Cette déconstruction, qui était une hypothèse de départ de ce film non identifié, finit par devenir un film, tout court. Nul besoin de lui accoler un qualificatif qui le classerait dans un genre à part. Ceci n’est pas un film est définitivement un film de cinéma qui s’achève dans un fascinant assaut final.
Même avec un simple téléphone, Panahi ne peut s’empêcher de filmer. L’espace l’appelle. Il ne peut sortir ? Qu’importe, il reconstruit l’espace de son « film rêvé » sur le tapis de son salon. Du geste simple de laisser la fenêtre de son balcon ouverte surgit un autre personnage : la ville de Téhéran elle-même, personnage inquiétant, hors-champ dont on n’entend qu’une voix angoissante faite d’éclats de fusées de lumière, comme des coups de feu.

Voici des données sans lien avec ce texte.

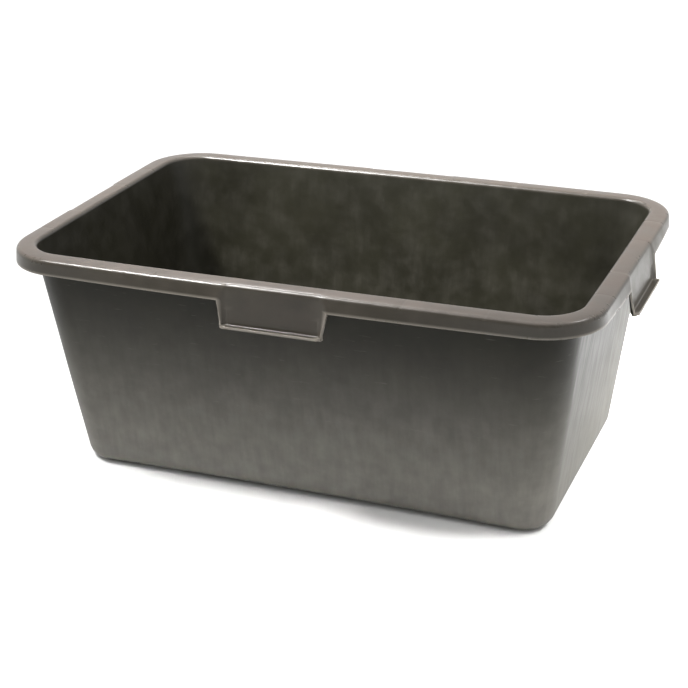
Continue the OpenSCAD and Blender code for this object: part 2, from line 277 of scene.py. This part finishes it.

Tout autant que l’espace d’enfermement se transforme en un lieu de création et finit par susciter des images fantasmatiques, cette bande son stimule un imaginaire quasi insurrectionnel, prend une ampleur insoupçonnée et se déverse dans une scène finale qui contient tout le film.
Vacillant entre moments de frustration et de désespoir de Panahi et scènes d’exacerbation de la créativité, Ceci n’est pas un film est le cri de rage d’un cinéaste empêché. Ceci est la force, l’angoisse et la beauté d’un geste cinématographique hors cadre. Ceci est tout un monde dans un objet filmique inattendu. « Un film n’est jamais ce qu’on raconte, mais ce qu’on réalise. » Précisément. Jafar Panahi a réalisé Ceci n’est pas un film, et ceci est un film. Et un grand.